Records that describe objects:
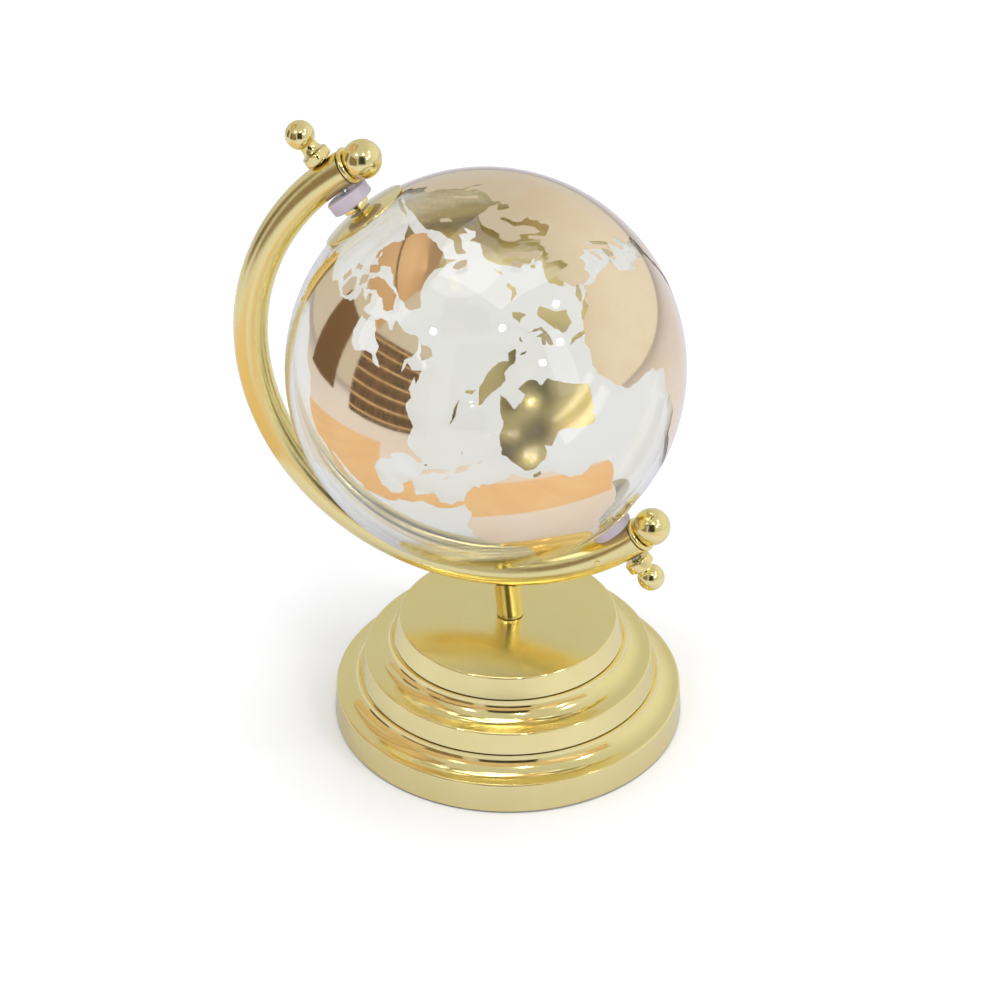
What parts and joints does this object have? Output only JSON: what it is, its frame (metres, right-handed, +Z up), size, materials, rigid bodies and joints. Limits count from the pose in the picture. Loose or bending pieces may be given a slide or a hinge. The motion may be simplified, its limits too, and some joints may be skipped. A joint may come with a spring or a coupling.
{
  "type": "desktop globe",
  "caption": "Clear glass desk globe with gold foil continents that spins in a C-shaped gold arm on a stepped round base.",
  "frame": {"origin": "centre of the round base, on the table", "axes": "+Z up; the arm lies in the XZ plane and its upper end leans towards -X; the front is -Y"},
  "size_m": [0.1506, 0.127, 0.2099],
  "materials": {
    "gold_plate": "polished pale gold plating",
    "plain_steel": "plain zinc-plated steel",
    "cast_iron": "rough cast",
    "clear_glass": "clear blown glass",
    "gold_foil": "mirror gold coating on the glass",
    "lilac_plastic": "translucent lilac",
    "white_plastic": "natural nylon",
    "felt": "black felt"
  },
  "bodies": {
    "stand": {"base_tier_top": "gold_plate", "base_tier_middle": "gold_plate", "base_tier_bottom": "gold_plate", "base_weight": "cast_iron", "base_cover_plate": "plain_steel", "felt_pad": "felt", "base_bolt": "plain_steel", "base_washer": "plain_steel", "stem_post": "gold_plate", "arm_tube": "gold_plate", "arm_vent_plug": "gold_plate", "upper_end_collar": "gold_plate", "lower_end_collar": "gold_plate", "upper_end_ball": "gold_plate", "lower_end_ball": "gold_plate", "upper_pivot_pin": "plain_steel", "lower_pivot_pin": "plain_steel", "upper_finial_knob": "gold_plate", "lower_finial_knob": "gold_plate", "upper_lock_nut": "gold_plate", "lower_lock_collar": "gold_plate", "upper_pivot_washer": "lilac_plastic", "lower_pivot_washer": "lilac_plastic"},
    "globe": {"globe_glass": "clear_glass", "upper_pole_cup": "gold_plate", "lower_pole_cup": "gold_plate", "upper_pole_bush": "white_plastic", "lower_pole_bush": "white_plastic", "upper_spacer": "gold_plate"}
  },
  "joints": [
    {"name": "globe_spin", "type": "hinge", "parent": "stand", "child": "globe", "pos_m": [-0.00749, 0, 0.131], "axis": [-0.6143, 0, 0.7891], "continuous": true}
  ]
}
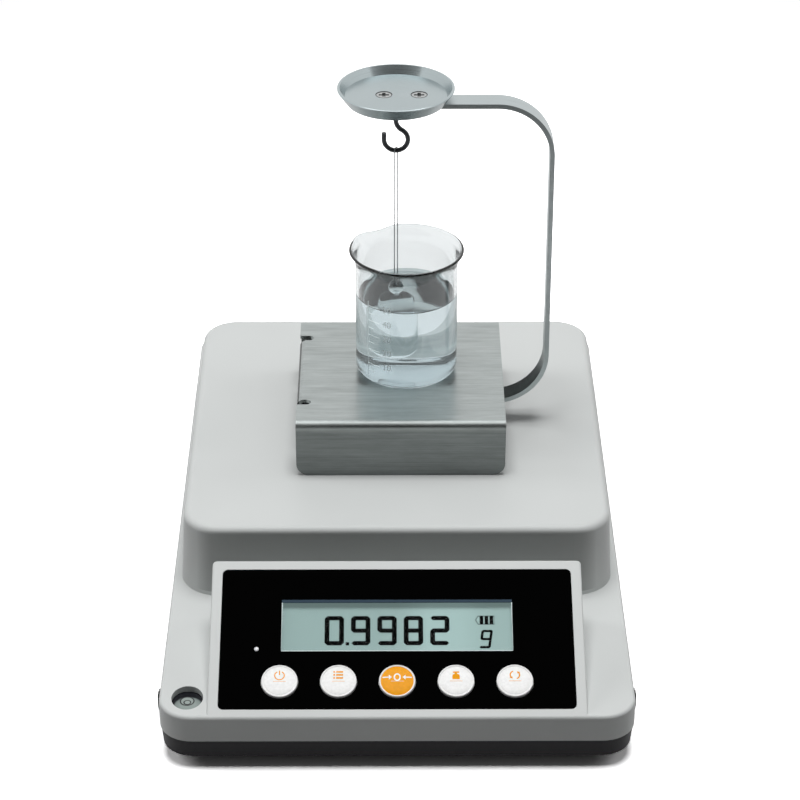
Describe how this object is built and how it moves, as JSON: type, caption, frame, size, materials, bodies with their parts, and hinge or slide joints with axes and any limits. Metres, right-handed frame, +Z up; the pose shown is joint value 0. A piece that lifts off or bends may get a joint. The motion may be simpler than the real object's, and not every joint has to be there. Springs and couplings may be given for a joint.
{
  "type": "benchtop density meter",
  "caption": "Benchtop density balance: keyed display console, raised platform, bridge with beaker, and a C-shaped arm that hangs a glass sinker under a small tray.",
  "frame": {"origin": "on the bench, under the middle of the housing", "axes": "+Z up; the operator stands at -Y and faces +Y; +X is the operator's right"},
  "size_m": [0.195, 0.315, 0.2167],
  "materials": {
    "pale_abs": "fine-textured pale grey moulded housing",
    "dark_abs": "fine-textured near-black moulded base",
    "zinc_steel": "zinc-plated screw heads",
    "battery_case": "black sealed battery case",
    "insert_brass": "turned threaded inserts",
    "vial_clear": "clear moulded vial with pale liquid",
    "panel_black": "gloss black overlay",
    "window_clear": "clear display window",
    "lcd_glass": "grey-green liquid-crystal glass",
    "holder_white": "white moulded frame",
    "led_clear": "clear epoxy lamp",
    "switch_black": "black switch bodies",
    "board_green": "green solder-masked board",
    "component_black": "black moulded components",
    "cable_grey": "grey flexible insulation",
    "machined_aluminium": "milled",
    "steel_bar": "brushed stainless flat bar",
    "turned_aluminium": "turned, with fine circular lay",
    "black_wire": "blackened wire",
    "fine_wire": "fine drawn wire",
    "lab_glass": "clear borosilicate glass",
    "brushed_sheet": "brushed stainless sheet",
    "key_pale": "pale key caps",
    "key_orange": "orange key cap",
    "foot_rubber": "black rubber pads",
    "wheel_black": "black knurled wheels with threaded stud"
  },
  "bodies": {
    "housing": {"base_plate": "machined_aluminium", "base_plate_screws": "zinc_steel", "battery": "battery_case", "battery_cover": "dark_abs", "battery_cover_screws": "zinc_steel", "battery_leads": "cable_grey", "board_screws": "zinc_steel", "case_screws": "zinc_steel", "display_board": "board_green", "display_board_screws": "zinc_steel", "display_cable": "cable_grey", "display_panel": "panel_black", "display_window": "window_clear", "foot_inserts": "insert_brass", "key_switches": "switch_black", "lcd": "lcd_glass", "lcd_holder": "holder_white", "level_cap": "dark_abs", "level_vial": "vial_clear", "load_cell": "machined_aluminium", "load_cell_cable": "cable_grey", "load_cell_screws": "zinc_steel", "load_cell_spacer": "machined_aluminium", "lower_case": "dark_abs", "main_board": "board_green", "main_board_parts": "component_black", "overload_stop": "zinc_steel", "power_board": "board_green", "power_board_parts": "component_black", "power_inlet": "component_black", "power_led": "led_clear", "upper_case": "pale_abs"},
    "carriage": {"pan_support": "machined_aluminium", "pan_support_screws": "zinc_steel", "arm_screws": "zinc_steel", "hanger_arm": "steel_bar", "weighing_tray": "turned_aluminium", "tray_screws": "zinc_steel", "sinker_hook": "black_wire", "hook_nut": "black_wire"},
    "suspension": {"sinker_wire": "fine_wire"},
    "plummet": {"sinker": "lab_glass"},
    "bridge": {"beaker_bridge": "brushed_sheet"},
    "vessel": {"beaker": "lab_glass"},
    "key_power": {"key_power": "key_pale"},
    "key_function": {"key_function": "key_pale"},
    "key_tare": {"key_tare": "key_orange"},
    "key_calibrate": {"key_calibrate": "key_pale"},
    "key_convert": {"key_convert": "key_pale"},
    "foot_pad_front_left": {"foot_pad_front_left": "foot_rubber"},
    "foot_wheel_front_left": {"foot_wheel_front_left": "wheel_black"},
    "foot_pad_front_right": {"foot_pad_front_right": "foot_rubber"},
    "foot_wheel_front_right": {"foot_wheel_front_right": "wheel_black"},
    "foot_pad_rear_left": {"foot_pad_rear_left": "foot_rubber"},
    "foot_wheel_rear_left": {"foot_wheel_rear_left": "wheel_black"},
    "foot_pad_rear_right": {"foot_pad_rear_right": "foot_rubber"},
    "foot_wheel_rear_right": {"foot_wheel_rear_right": "wheel_black"}
  },
  "joints": [
    {"name": "weigh_travel", "type": "slide", "parent": "housing", "child": "carriage", "axis": [0, 0, -1], "range_m": [0, 0.00025], "stiffness_N_per_m": 12000, "springref_m": -0.00015},
    {"name": "wire_swing", "type": "hinge", "parent": "carriage", "child": "suspension", "pos_m": [0, 0.0189, 0.188], "axis": [1, 0, 0], "range_deg": [-5, 5]},
    {"name": "sinker_swing", "type": "hinge", "parent": "suspension", "child": "plummet", "pos_m": [0, 0.0189, 0.1263], "axis": [0, 1, 0], "range_deg": [-8, 8]},
    {"name": "bridge_shift", "type": "slide", "parent": "housing", "child": "bridge", "axis": [-1, 0, 0], "range_m": [-0.005, 0.014]},
    {"name": "beaker_lift", "type": "slide", "parent": "bridge", "child": "vessel", "axis": [0, 0, 1], "range_m": [0, 0.006]},
    {"name": "key_power_press", "type": "slide", "parent": "housing", "child": "key_power", "axis": [0, 0.4195, -0.9078], "range_m": [0, 0.0008], "stiffness_N_per_m": 1500, "springref_m": -0.0003},
    {"name": "key_function_press", "type": "slide", "parent": "housing", "child": "key_function", "axis": [0, 0.4195, -0.9078], "range_m": [0, 0.0008], "stiffness_N_per_m": 1500, "springref_m": -0.0003},
    {"name": "key_tare_press", "type": "slide", "parent": "housing", "child": "key_tare", "axis": [0, 0.4195, -0.9078], "range_m": [0, 0.0008], "stiffness_N_per_m": 1500, "springref_m": -0.0003},
    {"name": "key_calibrate_press", "type": "slide", "parent": "housing", "child": "key_calibrate", "axis": [0, 0.4195, -0.9078], "range_m": [0, 0.0008], "stiffness_N_per_m": 1500, "springref_m": -0.0003},
    {"name": "key_convert_press", "type": "slide", "parent": "housing", "child": "key_convert", "axis": [0, 0.4195, -0.9078], "range_m": [0, 0.0008], "stiffness_N_per_m": 1500, "springref_m": -0.0003},
    {"name": "foot_extend_front_left", "type": "slide", "parent": "housing", "child": "foot_pad_front_left", "axis": [0, 0, -1], "range_m": [0, 0.00401]},
    {"name": "foot_turn_front_left", "type": "hinge", "parent": "foot_pad_front_left", "child": "foot_wheel_front_left", "pos_m": [-0.0825, -0.1195, 0.0067], "axis": [0, 0, -1], "range_deg": [0, 1440]},
    {"name": "foot_extend_front_right", "type": "slide", "parent": "housing", "child": "foot_pad_front_right", "axis": [0, 0, -1], "range_m": [0, 0.00401]},
    {"name": "foot_turn_front_right", "type": "hinge", "parent": "foot_pad_front_right", "child": "foot_wheel_front_right", "pos_m": [0.0825, -0.1195, 0.0067], "axis": [0, 0, -1], "range_deg": [0, 1440]},
    {"name": "foot_extend_rear_left", "type": "slide", "parent": "housing", "child": "foot_pad_rear_left", "axis": [0, 0, -1], "range_m": [0, 0.00401]},
    {"name": "foot_turn_rear_left", "type": "hinge", "parent": "foot_pad_rear_left", "child": "foot_wheel_rear_left", "pos_m": [-0.0745, 0.1195, 0.0067], "axis": [0, 0, -1], "range_deg": [0, 1440]},
    {"name": "foot_extend_rear_right", "type": "slide", "parent": "housing", "child": "foot_pad_rear_right", "axis": [0, 0, -1], "range_m": [0, 0.00401]},
    {"name": "foot_turn_rear_right", "type": "hinge", "parent": "foot_pad_rear_right", "child": "foot_wheel_rear_right", "pos_m": [0.0745, 0.1195, 0.0067], "axis": [0, 0, -1], "range_deg": [0, 1440]}
  ],
  "couplings": [
    {"joint": "foot_extend_front_left", "follows": "foot_turn_front_left", "m_per_rad": 0.00015915},
    {"joint": "foot_extend_front_right", "follows": "foot_turn_front_right", "m_per_rad": 0.00015915},
    {"joint": "foot_extend_rear_left", "follows": "foot_turn_rear_left", "m_per_rad": 0.00015915},
    {"joint": "foot_extend_rear_right", "follows": "foot_turn_rear_right", "m_per_rad": 0.00015915}
  ]
}
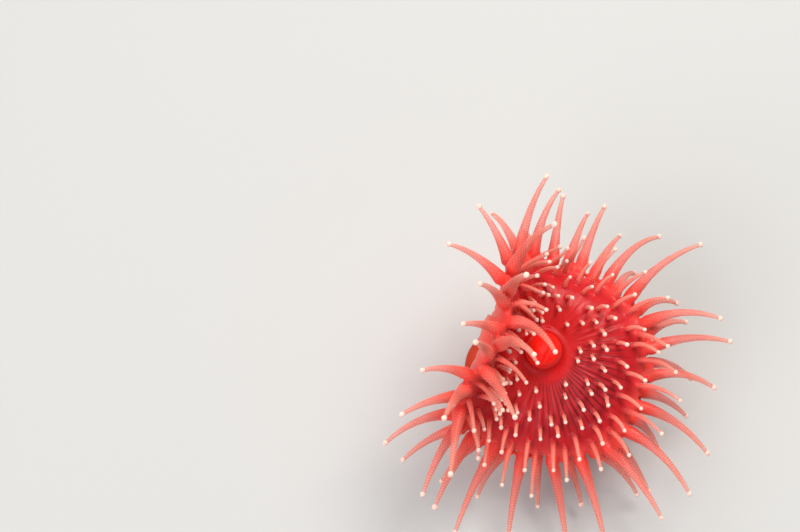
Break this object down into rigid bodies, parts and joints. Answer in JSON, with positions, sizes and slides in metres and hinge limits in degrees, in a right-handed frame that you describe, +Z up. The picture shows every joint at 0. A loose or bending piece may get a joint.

§ What to produce
From the data above, show each line that contains "rigid".

§ Solution to the exercise
What parts and joints does this object have? Output only JSON: what it is, its frame (metres, right-handed, +Z up), size, materials, rigid bodies and joints. Limits count from the pose in the picture. Loose or bending pieces may be given a slide or a hinge. The motion may be simplified, its limits too, and some joints may be skipped. A joint may come with a spring or a coupling.
Break this object down into rigid bodies, parts and joints. Answer in JSON, with positions, sizes and slides in metres and hinge limits in degrees, in a right-handed frame that you describe, +Z up. The picture shows every joint at 0. A loose or bending piece may get a joint.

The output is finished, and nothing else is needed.